-- Begin INFORMATION SUPPLIED --
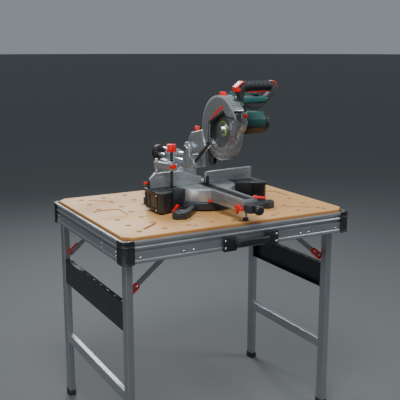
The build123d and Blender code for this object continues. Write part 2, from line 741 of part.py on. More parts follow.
def make_gear_case():
    arm = slab_x([(60, 199), (-62, 233), (-90, 280), (-30, 304), (40, 288), (62, 286), (84, 262), (97, 228)],
                 -23.4, 23.4)
    arm += rod_x(24, -23.4, 23.4, head_pivot_y, head_pivot_z)
    arm = chamfer(arm.faces().sort_by(Axis.X)[0].edges(), 2)
    arm -= rod_x(guard_radius + 0.6, -60, guard_right, arbor_y, arbor_z)
    plate = slab_x([(20, 218), (-62, 240), (-120, 276), (-150, 278), (-196, 296), (-234, 330), (-243, 345),
                    (-243, 384), (-190, 392), (-150, 372), (-90, 352), (-30, 330), (20, 300)], guard_right, 46)
    bridge = block(16, 46, -28, 20, 232, 292)
    box = rod_x(40, 40, 61, arbor_y, arbor_z) + rod_x(38, 40, 61, motor_y, motor_z)
    boss = rod_x(30, 15.5, 40, arbor_y, arbor_z)
    case = arm + plate + bridge + box + boss
    case -= rod_x(8 + fit, -60, 60, head_pivot_y, head_pivot_z)
    case -= rod_x(10 + fit, 10, 49, arbor_y, arbor_z)
    case -= rod_x(33, 48, 59, arbor_y, arbor_z) + rod_x(16, 48, 59, motor_y, motor_z)
    case -= rod_x(5 + fit, 44, 64, motor_y, motor_z)
    case -= rod_z(4 + fit, 266, 300, 0, 52)
    return case - rod_y(4 + fit, -245, -228, 36, 372)


keep("upper_guard", *on_saw(make_upper_guard()))
keep("gear_case", *on_saw(make_gear_case()))


def make_lower_guard():
    """Clear guard: a rim and two cheeks that turn about the arbor boss."""
    start, end = -145, 38
    rim = sector(116, 118.4, start, end, -15, 18)
    left = sector(70, 118, start, end, -15, -13)
    right = sector(56, 118, start, end, 16, 18)
    hub = sector(30.4, 58, start, start + 359.9, 16, 18)
    spoke = sector(56, 72, -60, -50, 16, 18)
    ribs = [sector(80, 84, start + 6, end - 6, -16.4, -14.9), sector(98, 102, start + 6, end - 6, -16.4, -14.9)]
    return rim + left + right + hub + spoke + ribs


def make_blade():
    """Toothed disc: each tooth rises steeply and falls along its back."""
    teeth = 40
    outline = []
    for i in range(teeth):
        base = i * 360 / teeth
        for offset, radius in ((0, blade_radius), (0.6, blade_radius - 7.5), (3.2, blade_radius - 8.5),
                               (6.6, blade_radius - 2.6)):
            angle = radians(base + offset)
            outline.append((arbor_y + radius * cos(angle), arbor_z + radius * sin(angle)))
    blade = slab_x(outline, -0.9, 0.9) - rod_x(10, -2, 2, arbor_y, arbor_z)
    for i in range(4):
        angle = radians(45 + 90 * i)
        blade -= rod_x(3, -2, 2, arbor_y + 70 * cos(angle), arbor_z + 70 * sin(angle))
    return blade


def make_spindle():
    shaft = rod_x(10, -8, 57, arbor_y, arbor_z)
    inner = rod_x(22, 0.9, 7, arbor_y, arbor_z)
    outer = chamfer(rod_x(22, -6, -0.9, arbor_y, arbor_z).edges().group_by(Axis.X)[0], 2)
    bolt = extrude(Plane.YZ.offset(-13) * Pos(arbor_y, arbor_z) * RegularPolygon(9, 6), 7)
    gear = rod_x(29.5, 50, 57, arbor_y, arbor_z)
    for i in range(30):
        angle = i * 2 * pi / 30
        gear -= rod_x(1.5, 49, 58, arbor_y + 29.8 * cos(angle), arbor_z + 29.8 * sin(angle))
    return shaft + inner + outer + bolt + gear


keep("lower_guard", *on_saw(make_lower_guard()))
keep("saw_blade", *on_saw(make_blade()))
keep("blade_spindle", *on_saw(make_spindle()))


# ---- motor ---------------------------------------------------------------------
motor_start, motor_split, motor_end = 61.0, 138.0, 158.0


def make_motor():
    shell = rod_x(motor_radius, motor_start, motor_split, motor_y, motor_z)
    shell -= rod_x(motor_radius - 3, motor_start + 3, motor_split + 1, motor_y, motor_z)
    shell -= rod_x(8, motor_start - 2, motor_start + 6, motor_y, motor_z)
    return shell


def make_motor_cap():
    cap = rod_x(motor_radius - 1, motor_split, motor_end, motor_y, motor_z)
    cap = fillet(cap.edges().group_by(Axis.X)[-1], 9)
    cap -= rod_x(motor_radius - 5, motor_split - 1, motor_end - 6, motor_y, motor_z)
    for i in range(-3, 4):
        cap -= block(motor_end - 14, motor_end + 1, motor_y - 26, motor_y + 26,
                     motor_z + i * 8 - 1.6, motor_z + i * 8 + 1.6)
    bearing = block(motor_split + 1, motor_split + 5, motor_y - 36, motor_y + 36, motor_z - 8, motor_z + 8)
    return cap + bearing - rod_x(5 + fit, motor_split, motor_split + 12, motor_y, motor_z)


def make_armature():
    """Wound core on its shaft, with the pinion that drives the blade gear."""
    core = rod_x(24, 72, 128, motor_y, motor_z)
    shaft = rod_x(5, 49.5, 148, motor_y, motor_z)
    pinion = rod_x(12, 50, 57, motor_y, motor_z)
    return core + shaft + pinion


keep("motor_housing", *on_saw(make_motor()))
keep("motor_end_cap", *on_saw(make_motor_cap()))
keep("motor_armature", *on_saw(make_armature()))


# ---- handle --------------------------------------------------------------------
def make_handle_body():
    """Moulded neck from the gear case up to the cross bar under the grip."""
    neck = slab_x([(-118, 362.7), (-112, 420), (-140, 452), (-190, 462), (-300, 462), (-320, 452), (-300, 432),
                   (-262, 429), (-238, 406), (-236, 385.4), (-190, 392.4), (-150, 372.4)], 28, 46)
    bar = slab_y([(-42, 434), (-36, 449), (58, 449), (63, 444), (50, 428), (-26, 428)], -354, -286)
    bar = chamfer(bar.edges().filter_by(Axis.X), 4)
    return neck + bar


def make_handle_grip():
    """Cross grip with its two struts and the dark lower half of the loop."""
    grip = rod_x(14, -34, 80, -338, 489)
    left = slab_y([(-60, 468), (-58, 484), (-36, 499), (-28, 499), (-28, 478), (-36.8, 450), (-43, 434)], -350, -326)
    hook = slab_y([(78, 478), (78, 502), (90, 500), (97, 486), (94, 468), (80, 447), (66, 434), (44, 418),
                   (20, 406), (4, 405), (-10, 412), (-26, 427.6), (50.4, 427.6), (64, 444), (59, 449.6),
                   (76.5, 465)], -351, -323)
    loop = grip + left + hook
    loop -= block(-24, 74, -343.2, -332.8, 465.5, 486)
    return loop - rod_y(2 + fit, -360, -320, -57, 474)


keep("handle_body", *on_saw(make_handle_body()))
keep("handle_grip", *on_saw(make_handle_grip()))
trigger = slab_y([(-18, 464.5), (-22, 470), (-20, 480), (70, 480), (72, 470), (66, 464.5)], -342.8, -333.2)
keep("trigger", *on_saw(trigger))


def make_lock_off_paddle():
    """Thumb paddle that wraps the left strut and turns on a pin through it."""
    face = slab_y([(-66, 468), (-66, 484.5), (-44, 502.4), (-37, 504.4), (-37, 502.2), (-43, 499.8),
                   (-62.4, 483.6), (-62, 468)], -353.6, -322.4)
    cheek = slab_y([(-66, 469), (-53, 469), (-52, 478), (-64, 485)], -353.6, -350.4)
    return face + cheek + mirror(cheek, about=Plane.XZ.offset(338)) + rod_y(2, -352, -324, -57, 474)


keep("lock_off_paddle", *on_saw(make_lock_off_paddle()))
button = rod_y(7, -254, -247.5, 36, 372) + rod_y(4, -250, -233, 36, 372)
keep("spindle_lock_button", *on_saw(button))
lock_pin = rod_z(4, 268, 290, 0, 52) + fillet(rod_z(10, 289, 309, 0, 52).edges().group_by(Axis.Z)[-1], 4)
keep("head_lock_pin", *on_saw(lock_pin))


def make_dust_chute():
    """Rubber funnel behind the blade that carries chips to the rear."""
    outer = rod_x(20, -8, 8, -72, 192) + slab_x([(-86, 200), (-56, 200), (-44, 227.9), (-60, 232.4)], -8, 8)
    inner = rod_x(17.5, -6, 6, -72, 192) + slab_x([(-82, 198), (-60, 198), (-50, 226), (-58, 229)], -6, 6)
    return outer - inner - block(-6, 6, -95, -72, 180, 200)


keep("dust_chute", *on_saw(make_dust_chute()))
link = bar_between(link_pivot, (-95, 258), 11, -30.5, -26.5) + rod_x(5, -36, -28, *link_pivot)
keep("guard_link", *on_saw(link))


# ---- workpiece clamp, planted in the left side table ---------------------------
def make_clamp_frame():
    column = rod_z(7, 13, 196, *column_place)
    arm = slab_z([(-204, 30), (-198, 37), (-186, 36), (-159, -50), (-163, -64), (-176, -62)], 164, 186)
    arm = fillet(arm.edges().filter_by(Axis.Z), 4)
    nut = rod_z(12, 160, 194, -169, -55)
    return column + arm + nut - rod_z(5 + fit, 150, 200, -169, -55)


def make_clamp_spindle():
    screw = rod_z(5, 93, 240, -169, -55)
    knob = Pos(-169, -55, 246) * Cylinder(14, 28)
    for i in range(6):
        angle = i * pi / 3
        knob += rod_z(6, 232, 260, -169 + 13 * cos(angle), -55 + 13 * sin(angle))
    return screw + knob


keep("clamp_frame", *on_saw(make_clamp_frame()))
keep("clamp_spindle", *on_saw(make_clamp_spindle()))
pad = rod_z(18, saw_table + 0.3, saw_table + 4, -169, -55) + rod_z(9, saw_table + 4, saw_table + 7.8, -169, -55)
keep("clamp_pad", *on_saw(pad))


os.makedirs("parts", exist_ok=True)
for name, solids in parts.items():
    shape = solids[0] if len(solids) == 1 else Compound(children=solids)
    export_step(shape, f"parts/{name}.step")
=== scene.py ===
from math import cos, sin, pi, radians

import bmesh
import bpy
from mathutils import Matrix, Vector


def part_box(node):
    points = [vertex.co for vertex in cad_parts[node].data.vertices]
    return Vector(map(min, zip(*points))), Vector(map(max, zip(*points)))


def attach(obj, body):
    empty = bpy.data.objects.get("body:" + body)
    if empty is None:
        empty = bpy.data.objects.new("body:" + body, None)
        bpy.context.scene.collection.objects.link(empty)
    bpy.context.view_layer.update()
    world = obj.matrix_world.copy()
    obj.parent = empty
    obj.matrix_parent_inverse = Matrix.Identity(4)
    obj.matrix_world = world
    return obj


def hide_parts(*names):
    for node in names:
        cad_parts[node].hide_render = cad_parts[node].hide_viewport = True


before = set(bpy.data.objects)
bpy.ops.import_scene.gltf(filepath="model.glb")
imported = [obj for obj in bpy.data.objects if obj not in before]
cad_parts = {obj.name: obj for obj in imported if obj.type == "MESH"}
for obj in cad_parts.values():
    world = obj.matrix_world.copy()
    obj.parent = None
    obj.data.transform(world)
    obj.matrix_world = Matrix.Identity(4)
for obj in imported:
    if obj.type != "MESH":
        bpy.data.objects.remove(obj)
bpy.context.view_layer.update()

# ---- Place of the saw on the bench ----
# The saw's own frame: x from the blade's plane, y from the fence's face and z from the
# bench top, in millimetres. Everything on the saw is placed from these three.
mm = 0.001
bench_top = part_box("table_board")[1].z
blade_low, blade_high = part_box("saw_blade")
blade_x = (blade_low.x + blade_high.x) / 2
arbor = (blade_low + blade_high) / 2
fence_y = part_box("left_fence")[0].y


def on_saw(x, y, z):
    return Vector((blade_x + x * mm, fence_y + y * mm, bench_top + z * mm))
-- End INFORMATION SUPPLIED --
Show each line holding the word "Vector".

» **TASK RESPONSE**:
from mathutils import Matrix, Vector
    return Vector(map(min, zip(*points))), Vector(map(max, zip(*points)))
    return Vector((blade_x + x * mm, fence_y + y * mm, bench_top + z * mm))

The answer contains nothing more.